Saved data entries
________

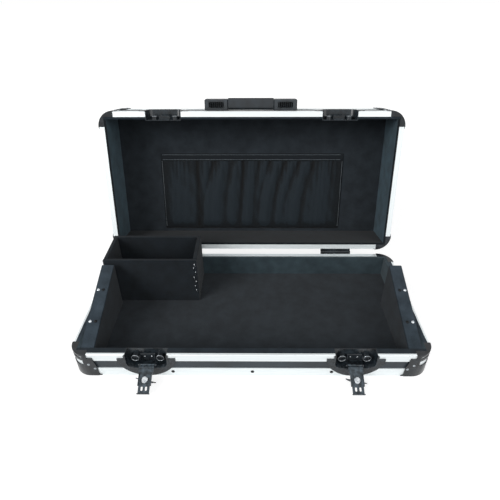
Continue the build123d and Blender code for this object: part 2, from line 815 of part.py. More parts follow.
def cheek(sign):
    """A felt-covered cheek, sloping up to the rear like the controller it holds."""
    start = base_inner_t
    stop = cheek_rear_from_front
    outline = [
        (start - case_depth / 2, inner_level),
        (stop - case_depth / 2, inner_level),
        (stop - case_depth / 2, cheek_height(stop)),
        (start - case_depth / 2, cheek_height(start)),
    ]
    outer = case_width / 2 - base_inner_t
    x0, x1 = sorted((sign * outer, sign * (outer - cheek_width)))
    plane = Plane(origin=(x0, 0, 0), x_dir=(0, 1, 0), z_dir=(1, 0, 0))
    solid = extrude(plane * make_face(Polyline(*outline, close=True)), amount=x1 - x0)
    ridges = solid.edges().filter_by(lambda e: abs(e.tangent_at(0.5).Y * e.tangent_at(0.5).Z) > 0.1)
    return fillet(ridges, cheek_round)


def cheek_bolt_places(sign):
    run = cheek_rear_from_front - base_inner_t
    slope = math.degrees(math.atan2(cheek_rear_height - cheek_front_height, run))
    places = []
    for row in bolt_rows_from_front:
        for column in bolt_columns:
            x = sign * (case_width / 2 - base_inner_t - column)
            place = Pos(x, row - case_depth / 2, cheek_height(row)) * Rot(X=slope)
            places.append(place)
    return places


def bolt():
    """The round head of a nickel bolt, standing on its underside at the origin."""
    return Cylinder(bolt_head_radius, bolt_head_height, align=(Align.CENTER, Align.CENTER, Align.MIN))


def compartment_boards():
    """Four boards round the open-topped compartment in the left rear corner."""
    x0 = -case_width / 2 + base_inner_t
    x1 = x0 + compartment_length
    y1 = case_depth / 2 - base_inner_t
    y0 = y1 - compartment_width
    z0 = inner_level
    z1 = z0 + compartment_height
    t = compartment_board
    front = block(x0, x1, y0, y0 + t, z0, z1)
    rear = block(x0 + t, x1 - t, y1 - t, y1, z0, z1)
    left = block(x0, x0 + t, y0 + t, y1, z0, z1)
    right = block(x1 - t, x1, y0 + t, y1, z0, z1)
    front = fillet(front.edges().filter_by(Axis.X).group_by(Axis.Z)[-1], compartment_round)
    return front, rear, left, right


# Pocket of gathered net on the lid lining
def pocket_level(stand):
    return level("lid", lid_height - inner_level - stand)


def pocket_section(s, stand, depth):
    """One cut across the pocket: a row of folds, sewn flat at both side edges."""
    half = pocket_width / 2
    x_start = pocket_centre - half
    pitch = (pocket_width - 2 * pocket_edge) / (2 * pocket_folds)
    levels = [hem_lift] + [stand] * (2 * pocket_folds + 1) + [hem_lift]
    xs = [x_start, x_start + pocket_edge]
    xs += [x_start + pocket_edge + pitch * (i + 1) for i in range(2 * pocket_folds)]
    xs.append(pocket_centre + half)
    plane = Plane(origin=(0, case_depth / 2 - s, 0), x_dir=(1, 0, 0), z_dir=(0, -1, 0))

    def run(shift):
        edges = []
        last = len(xs) - 2
        for i in range(len(xs) - 1):
            a = (xs[i], pocket_level(levels[i] + shift))
            b = (xs[i + 1], pocket_level(levels[i + 1] + shift))
            if i in (0, last):
                edges.append(Line(a, b))
                continue
            bulge = depth if i % 2 else -depth
            middle = ((a[0] + b[0]) / 2, pocket_level(stand + shift + bulge))
            edges.append(ThreePointArc(a, middle, b))
        return edges

    lower = run(0)
    upper = run(pocket_sheet)
    ends = [
        Line(lower[0] @ 0, upper[0] @ 0),
        Line(lower[-1] @ 1, upper[-1] @ 1),
    ]
    return plane * make_face(lower + upper + ends)


def pocket_net():
    """The hanging net with its folds: sewn at the bottom, fullest in the middle."""
    mouth = pocket_bottom + pocket_height - hem_height
    sections = [
        pocket_section(pocket_bottom, seam_lift, seam_wave),
        pocket_section(pocket_bottom + pocket_full_from_edge, full_lift, full_wave),
        pocket_section(mouth - pocket_full_from_edge, full_lift, full_wave),
        pocket_section(mouth, mouth_lift, mouth_wave),
    ]
    return loft(sections, ruled=True)


def pocket_hem():
    """The elastic band that gathers the pocket's mouth."""
    half = pocket_width / 2
    low, high = sorted((pocket_level(hem_lift), pocket_level(hem_lift + hem_thickness)))
    y0 = case_depth / 2 - pocket_bottom - pocket_height
    y1 = y0 + hem_height - 2 * joint_gap
    band = block(pocket_centre - half, pocket_centre + half, y0, y1, low, high)
    return chamfer(band.edges().filter_by(Axis.X), hem_thickness / 4)


build_shell("base")
build_shell("lid")
add("base_corner_guards", at_corners(base_guard()))
add("lid_rim_guards", at_corners(lid_rim_guard()), lid=True)
add("lid_ball_corners", at_corners(lid_ball_guard()), lid=True)
build_latches()
add("base_hinge_leaves", [hinge_leaf("base", x) for x in hinge_x])
add("lid_hinge_leaves", [hinge_leaf("lid", x) for x in hinge_x], lid=True)
add("hinge_pins", [hinge_pin(x) for x in hinge_x])
add("handle_blocks", [handle_block(-1), handle_block(1)], lid=True)
add("handle_grip", [handle_grip()], lid=True)
add("left_cheek", [cheek(-1)])
add("right_cheek", [cheek(1)])
bolts = [place * bolt() for sign in (-1, 1) for place in cheek_bolt_places(sign)]
add("cheek_bolts", bolts)
front_wall, rear_wall, left_wall, right_wall = compartment_boards()
add("compartment_front_board", [front_wall])
add("compartment_rear_board", [rear_wall])
add("compartment_end_boards", [left_wall, right_wall])
add("pocket_net", [pocket_net()], lid=True)
add("pocket_hem", [pocket_hem()], lid=True)

os.makedirs("parts", exist_ok=True)
for name, shape in nodes.items():
    export_step(shape, f"parts/{name}.step")
print(len(nodes), "nodes written")
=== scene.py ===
import json
import math
import bpy
from mathutils import Matrix, Vector


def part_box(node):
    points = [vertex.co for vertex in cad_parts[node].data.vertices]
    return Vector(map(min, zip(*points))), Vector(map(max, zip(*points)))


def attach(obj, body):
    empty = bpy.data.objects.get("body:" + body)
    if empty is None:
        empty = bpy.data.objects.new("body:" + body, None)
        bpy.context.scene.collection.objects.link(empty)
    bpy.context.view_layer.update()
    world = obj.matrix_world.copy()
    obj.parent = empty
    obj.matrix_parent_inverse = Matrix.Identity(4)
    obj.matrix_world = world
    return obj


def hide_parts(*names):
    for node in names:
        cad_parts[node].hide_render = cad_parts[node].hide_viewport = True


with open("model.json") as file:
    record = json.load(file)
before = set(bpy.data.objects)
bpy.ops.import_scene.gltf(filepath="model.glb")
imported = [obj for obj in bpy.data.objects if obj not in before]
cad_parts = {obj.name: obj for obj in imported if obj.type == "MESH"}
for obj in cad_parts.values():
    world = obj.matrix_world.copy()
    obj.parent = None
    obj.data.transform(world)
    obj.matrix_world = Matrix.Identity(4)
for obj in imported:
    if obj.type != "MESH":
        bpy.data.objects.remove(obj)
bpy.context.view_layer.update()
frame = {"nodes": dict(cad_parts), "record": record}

# Boards
# The walls, floor and top are plywood, faced with black laminate that is embossed with a fine
# leather grain. They slide into the aluminium rails and are riveted there.
mm = 0.001
laminate_tones = ("#20272c", "#303941")
laminate_pebble = 2.2 * mm
laminate_relief = 0.25 * mm
laminate_cloud = 45 * mm


def colour(code):
    """A hex colour, which is sRGB, as the linear colour that a socket takes."""
    parts = [int(code[i:i + 2], 16) / 255 for i in (1, 3, 5)]
    return [c / 12.92 if c <= 0.04045 else ((c + 0.055) / 1.055) ** 2.4 for c in parts] + [1.0]


def put(tree, kind, inputs, **settings):
    """Adds one node with its settings. An input is a number, a colour or the socket it comes from."""
    added = tree.nodes.new("ShaderNode" + kind)
    for name, value in settings.items():
        setattr(added, name, value)
    for name, value in inputs.items():
        if isinstance(value, bpy.types.NodeSocket):
            tree.links.new(value, added.inputs[name])
        else:
            added.inputs[name].default_value = value
    return added


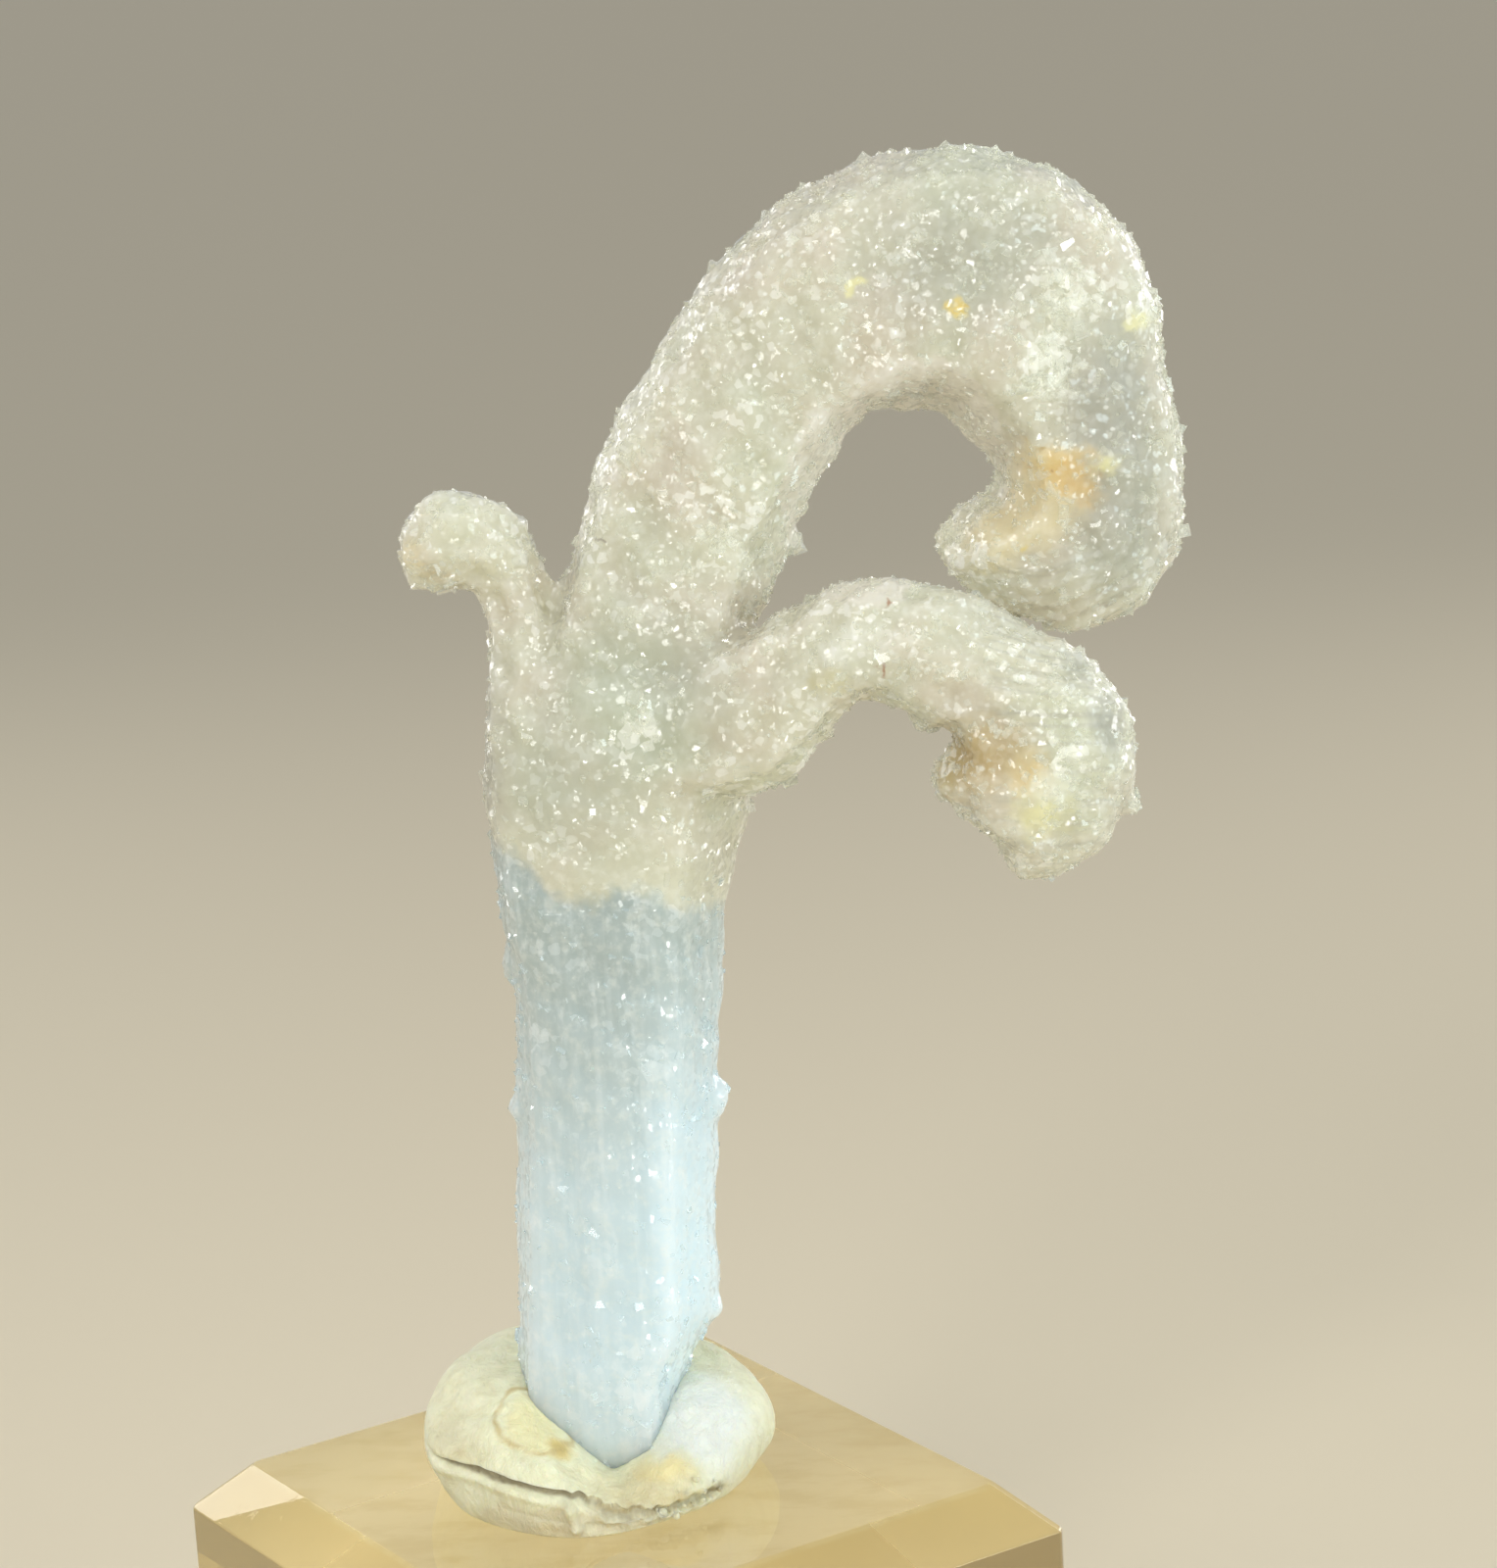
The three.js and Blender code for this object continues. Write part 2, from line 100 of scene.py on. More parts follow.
# Ledges and single large crystals: centre, size along X, Y and Z, turn in degrees.
LEDGES = [
    ((-3.9, -0.5, 51.6), (1.4, 2.4, 3.4), 12), ((-4.3, -0.8, 42.4), (1.2, 1.8, 1.6), 30),
    ((7.4, -0.6, 42.2), (1.4, 2.2, 2.6), 20), ((6.3, -0.5, 29.4), (1.4, 2.4, 1.8), 35),
    ((11.6, -2.6, 62.2), (1.8, 1.8, 1.6), 20), ((1.5, 5.8, 57), (2, 1.6, 2.2), 30),
    ((34, 0.9, 86.6), (1.8, 3, 2.2), 18), ((13.4, 0.5, 74.7), (1.5, 1.8, 1.5), 32),
    ((22.1, 0.4, 74.4), (1.3, 1.5, 1.4), 45), ((18.4, 8, 90), (2.2, 1.2, 1.8), 15),
    ((30.4, 6.9, 82), (1.8, 1.2, 2.2), 40), ((20.2, -6.9, 65.5), (1.6, 1.6, 1.4), 40),
    ((14.6, -5.2, 64.9), (1.4, 1.8, 1.4), 20), ((31.3, -7, 60.2), (1.6, 1.8, 1.6), 22),
    ((22, -7.4, 62.3), (3, 4.6, 3.2), 28), ((-1.8, 0.3, 76.7), (1.2, 1.4, 1.1), 30),
    ((-8, 0.2, 73.7), (1.3, 1.6, 1.1), 15),
]
BODY_VOXEL = 0.28
# The crust's relief: heights, and how many domes, swells and specks of grit there are a millimetre.
CRUST_INSET = 0.17
DOME_HEIGHT = 0.17
DOME_LEAN = 0.8
DOMES = 1.35
SWELL_HEIGHT = 0.10
SWELLS = 0.35
GRIT_HEIGHT = 0.05
GRITS = 4.1
# The relief is calmer on the stem: the calm starts at the first value of a pair and is whole at the second.
CALM_SHARE = 0.65
STEM_SIDE = (14, 12)
CALM_SLOPE = (74, 56)
# Growth rings round the middle of the large horn's curl, and where they fade in.
CURL_CENTRE = (27.5, 0.0, 78.0)
RING_SPACING = 0.95
RING_HEIGHT = 0.07
RING_WANDER = 0.25
RING_TOP = (76, 74)
RING_FOOT = (66, 68)
RING_SIDE = (22, 24)
# Fine upright ribs on the clear part of the stem: waves along X, Y and Z in radians a millimetre.
RIB_HEIGHT = 0.025
RIB_TOP = (57, 53)
RIB_SIDE = (12, 10)
RIB_WAVES = ((5.1, 3.3, 0.05), (7.9, -4.1, 0.0))
# The seed of every random draw.
SEED = 20


# ---- shape helpers
def fade(value, start, end):
    """0 before start, 1 past end and a straight slope between; end may be the smaller one."""
    return np.clip((value - start) / (end - start), 0, 1)


def hump(value, reach):
    """1 where value is 0, falling smoothly on both sides, to about a third at reach."""
    return np.exp(-((value / reach) ** 2))


def spline(points, count):
    """count points along a Catmull-Rom curve through points."""
    given = np.asarray(points, float)
    padded = np.vstack([2 * given[0] - given[1], given, 2 * given[-1] - given[-2]])
    t = np.linspace(0, len(given) - 1, count)
    first = np.minimum(t.astype(int), len(given) - 2)
    f = (t - first)[:, None]
    p0, p1, p2, p3 = (padded[first + i] for i in range(4))
    slope_1 = 0.5 * (p2 - p0)
    slope_2 = 0.5 * (p3 - p1)
    cubic = 2 * p1 - 2 * p2 + slope_1 + slope_2
    square = -3 * p1 + 3 * p2 - 2 * slope_1 - slope_2
    return ((cubic * f + square) * f + slope_1) * f + p1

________

-- Aim of the task --
Return each line with "Vector".

-- Solution for this problem --
from mathutils import Matrix, Vector
    return Vector(map(min, zip(*points))), Vector(map(max, zip(*points)))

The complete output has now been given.